Voisava ( at least 1402–05) was the wife of Gjon Kastrioti, a Albanian nobleman from the House of Kastrioti. They had nine children together, one of which was Albanian national hero Gjergj Kastrioti, better known as Skanderbeg.

Early life 
Voisava is mentioned for the first time by Albanian authors Marin Barleti and Gjon Muzaka about ~70–80 years after her death. Both authors lived in the immediate generation after Skanderbeg's death. It is uncertain if her actual name was Voisava. A notary act from the archives of the Republic of Ragusa which dates to July 10, 1439, names the widow of Gjon Kastrioti as Jella. However, both Barleti and Muzaka referred to her as Voisava.
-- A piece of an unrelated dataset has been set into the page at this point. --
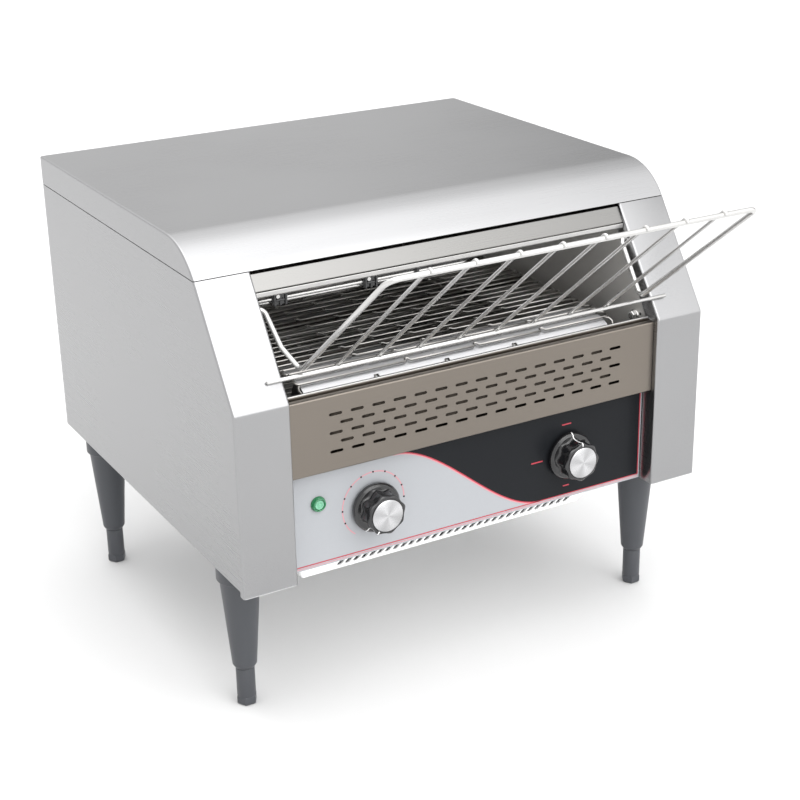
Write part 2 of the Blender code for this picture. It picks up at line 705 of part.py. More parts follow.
def loop_round(first, first_radius, second, second_radius, steps=12):
    """Outline of a band pulled tight round two wheels, as points in their plane."""
    dy = second[0] - first[0]
    dz = second[1] - first[1]
    heading = math.atan2(dz, dy)
    spread = math.acos((first_radius - second_radius) / math.hypot(dy, dz))
    far = arc(second, second_radius, heading - spread, heading + spread, steps)
    near = arc(first, first_radius, heading + spread, heading + 2 * math.pi - spread, steps)
    return far + near


def conveyor_belt():
    """The wire belt's envelope as one closed band round both shafts."""
    nose = (NOSE_Y, SHAFT_Z)
    drive = (DRIVE_Y, SHAFT_Z)
    inner = BELT_RADIUS - BELT_THICKNESS
    loops = [loop_round(nose, BELT_RADIUS, drive, BELT_RADIUS),
             loop_round(nose, inner, drive, inner)]
    flat_shape("conveyor_belt", loops, YZ_PLANE, 0, 2 * BELT_HALF_WIDTH, BELT)


def gear_outline(teeth, root, tip):
    """Sprocket outline: four points a tooth."""
    points = []
    for tooth in range(teeth):
        for part, radius in ((0.0, root), (0.3, root), (0.5, tip), (0.8, tip)):
            angle = 2 * math.pi * (tooth + part) / teeth
            points.append((radius * math.cos(angle), radius * math.sin(angle)))
    return points


def sprocket(name, x, centre, teeth, root, tip, width, mat):
    """A toothed wheel on a shaft along X, with its origin on the shaft's axis."""
    loops = [gear_outline(teeth, root, tip), circle(0, 0, SHAFT_RADIUS + GAP, 20)]
    wheel = flat_shape(name, loops, YZ_PLANE, x, width, mat)
    wheel.location = (x, *centre)
    return wheel


def nose_guide():
    """Bright fixed sheet that the belt slides over as it turns round the nose."""
    radius = NOSE_RADIUS
    front = arc((NOSE_Y, SHAFT_Z), radius, math.pi / 2, 3 * math.pi / 2, 16)
    profile = [(NOSE_TOP_END, SHAFT_Z + radius), *front, (NOSE_LOW_END, SHAFT_Z - radius)]
    bent_sheet("nose_guide", profile, NOSE_HALF, THIN_SHEET, (0, 0, 1), STEEL)


def nose_disc(name, x):
    """Disc on the cross rod that stiffens the nose guide near its end."""
    rim = NOSE_RADIUS - THIN_SHEET - GAP
    bore = SHAFT_RADIUS + GAP
    half = NOSE_DISC_WIDTH / 2
    profile = [(bore, half), (rim, half), (rim, -half), (bore, -half)]
    turned(name, profile, (x, NOSE_Y, SHAFT_Z), ALONG_X, DARK_STEEL, 28)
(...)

Both mention as the Polog area. This is likely a reference to the Polog valley, North Macedonia. It has also been argued that another Polog, closer to the town of Bitola in the plain of Pelagonia may be the location of the Polog mentioned by Barleti.

Origin 
Many modern sources explain that Voisava was of South Slavic descent. The other view is her originating from Albanian Muzaka family. A biography on her son, mentions her as the daughter of a "Triballian nobleman", which is interpreted as her being Serbian, modern scholars pointing to the Branković dynasty. While this is the most supported theory, this interpretation is still debatable since there is no mention of her name in the Brankovic family tree.

Family
Voisava married Gjon Kastrioti, the "Lord of a part of Albania" (dominus partium Albanie). She bore 9 children with Gjon, 4 sons and 5 daughters:

Reposh ( 1426–d. 1431), monk, buried at a monastery.
Stanisha (fl. 1426–d. 1445), commander.
Konstandin (fl. 1426), 
Mara, married Stefan Crnojević, Lord of Zeta (r. 1451–65)
Skanderbeg (Gjergj Kastrioti, 1405–1468), Albanian magnate and general; Ottoman subaşi of Krujë, sanjakbey of Dibra, later organizer of the League of Lezhë, and Neapolitan vassal as of 1451
Jelena (or Jela), married Pavle Balšić with whom she had, according to Noli, three sons.
Mamica, married Muzak Thopia in 1445
Angelina, married Vladan Arianiti, brother of Gjergj Arianiti.
Vlajka, married Gjin Muzaki, secondly Stefan Strez Balšić with whom she possibly had sons Ivan and Gojko.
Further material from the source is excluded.